Weinstein used power and influence to own these women’s public identities. In the case of Mira Sorvino and Ashley Judd, Weinstein blackballed them from Lord of the Rings. He painted them as trouble-making divas that were hard to work with, which stalled their careers. While Jackson didn’t make the film with Weinstein’s backing, the damage was done. It took years for these women to recover their careers.

Mima struggling against an idol doppelganger who is trying to strangle her

Finding a Way Forward

We don’t know in the original Japanese version if Mima has truly earned her happy ending. She speaks with Rumi’s voice in the film’s last shot, but is driving her own car and has grown out her signature bob. The English dub omits Rumi’s voice for the last line “I’m the real thing!” which seems to confirm Mima’s recovery, but we have no guarantees.

Satoshi Kon has been messing with the viewer and Mima for the entire movie, refusing to draw the line between fiction and reality, between true and feigned happiness. The viewer has to decide if Mima has recovered from paying the price for her image change, if this last scene is real or another delusion.

Perhaps for the rest of her life she has to deal with the repercussions of filming the rape scene and witnessing the deaths that followed. Likewise, the real women who face similar struggles must live with them long after the general public loses interest.
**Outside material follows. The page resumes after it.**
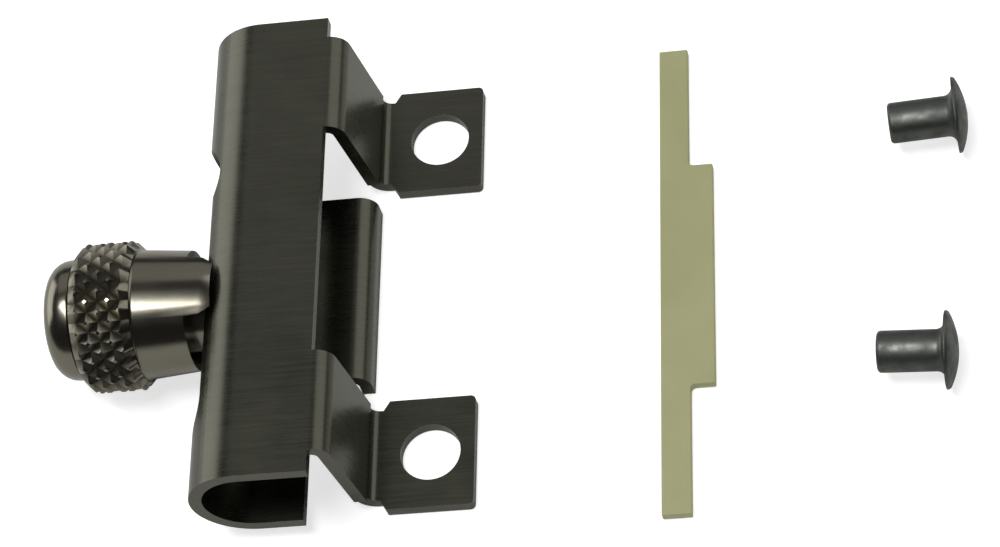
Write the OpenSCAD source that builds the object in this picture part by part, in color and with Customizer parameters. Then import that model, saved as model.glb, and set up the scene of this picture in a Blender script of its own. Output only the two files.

Perfect Blue accurately predicted the compulsion for people to own celebrities’ identities, both as fans and as creators or producers. For businesses, the money is a high factor, and for fans it’s the sense of control. No one should own other people’s identities, either behind the scene or otherwise. And in an ideal world, performers and actors shouldn’t have to pay the price for wanting to change their identity or gain more autonomy.